Cancer can develop in any part of the body, including in the mouth. Oral cancer, also commonly referred to as mouth cancer, is incredibly common and can affect the mouth, tongue, tonsils, and throat. In fact, more than 50,000 people will be diagnosed with some type of oral cancer every year. The good news is that oral cancer doesn’t have to be deadly. If oral cancer is diagnosed by your dentist in Pinecrest early enough, treatment can often be successful
Oral Cancer Signs & Symptoms
The hard part about diagnosing oral cancer often comes from the fact that some of the early signs of oral cancer can easily be confused with other oral health conditions. However, it’s always better to be safe than sorry, so if any of the signs and symptoms below don’t go away within 2-3 weeks, we recommend scheduling an appointment with your dentist in Pinecrest as soon as you can.
- Chronic cough
- Changes in voice
- Difficulty swallowing
- An earache on one side
- A hard lump in the soft tissues
- Swollen tonsil on one side without pain
- A painless lump on the outside of the neck
- Any sore that doesn’t heal itself within 2-weeks
- Discoloration in the mouth including a red, white, or black appearance
Check Your Mouth
While regular checkups with your dentist are certainly important, there are things you can do at home to proactively check for early signs of oral cancer or other symptoms of tooth trouble. Keep an eye out for any new tooth sensitivity, bleeding, or sores in the mouth. Additionally, check in with the Check Your Mouth initiative to help you identify potential abnormalities in the mouth.
Oral Cancer Risk Factors
Even though oral cancer can happen to anyone at any time, there are some things you can do to lower your risk of developing this serious and sometimes deadly disease. Keep in mind that some factors are genetic, but others can be controlled.

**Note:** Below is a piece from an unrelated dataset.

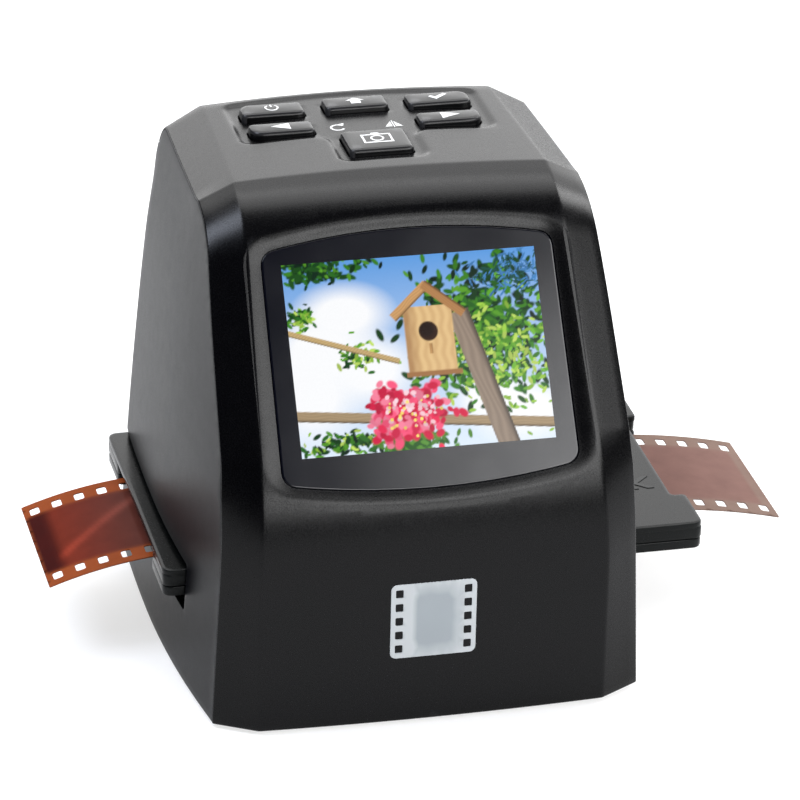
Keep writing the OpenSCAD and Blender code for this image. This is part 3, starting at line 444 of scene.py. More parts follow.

- Reduce Alcohol intake – Nearly 70% of people diagnosed with oral cancer are heavy drinkers
- Avoid Tobacco – 80% of those who get oral cancer either currently use tobacco or did at one time
- People 50 or older — Oral cancer tends to be most prominent in people over the age of 50
- Men — Men are more likely to develop oral cancer than women, but that doesn’t mean women are excluded from oral cancer
Oral cancer is a tricky thing, and the best way to protect yourself against it is to see your dentist in Pinecrest twice a year. Like many oral health problems, oral cancer is best and most successfully treated when it’s caught early.